I wish people would stop shooting wolves illegally here. I want them to be hunted legally. Man that would be great. Currently I have to go to Canada to hunt wolves.

jrricher, Where in Ontario? I'm in MN, just south of you. I'd love to come help you guys out. I want a big black male for the game room.


----------



## sflem849 (Mar 4, 2004)

ruger1 said:


> I love this comment. In my time on this earth, the wolf numbers have never been higher as well as the deer numbers never being higher. So what's the deal, I thought the wolves were eating all the deer? quote]
> 
> Sorry, I knew that would start some heated debate. I would like to shoot them in WI also. And yes, in WI the deer numbers in the south are so high they make the whole state have an inflated number of deer. When you see a wolf on the deer stand I can just about bet you wont see a deer that day. When the pack is moving through the deer bug out.


----------



## ruger1 (Aug 16, 2006)

> When you see a wolf on the deer stand I can just about bet you wont see a deer that day. When the pack is moving through the deer bug out.


There is no argueing that. For me personally, I think my day was more successful when I see a wolf vs a deer.

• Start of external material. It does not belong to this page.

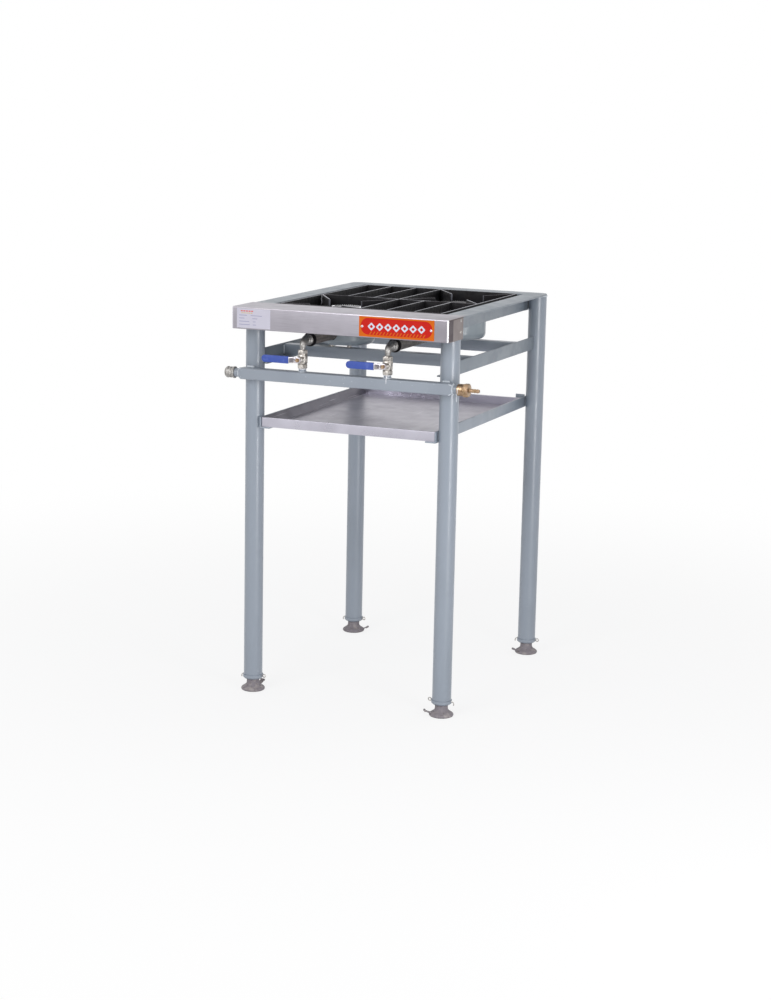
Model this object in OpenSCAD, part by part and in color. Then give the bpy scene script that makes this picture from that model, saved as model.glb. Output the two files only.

Deer are easy to find, wolves are hard.


----------



## jrricher (Sep 8, 2007)

Thanks guys, I will try the full jacket ammo, seems that it should do the job, if I do have to track, we have a good snowcover makes tracking easy.

I will let you know


----------



## sflem849 (Mar 4, 2004)

Just so you know, in WI you can't use FMJ. They have to have some exposed lead. There are some that have next to nothing though.


----------



## jrricher (Sep 8, 2007)

Sorry about not searching, i read the sticky post and search and this .308 discussion has been on before. Lots of imput and some mixed opinion on the fmj rounds. If I can get a group under 1.5 @ 200 I would be happy. The local gunsmith sells a bag oF reloads 7.62 50rds. for $23 cdn. I think I will put some throught the 788 this weekend and see if I can get a tight group, if there are consistant flyers I will try some of the cheap 150 grain federal powershok that I picked up for $10/box 20, I will let you know.


----------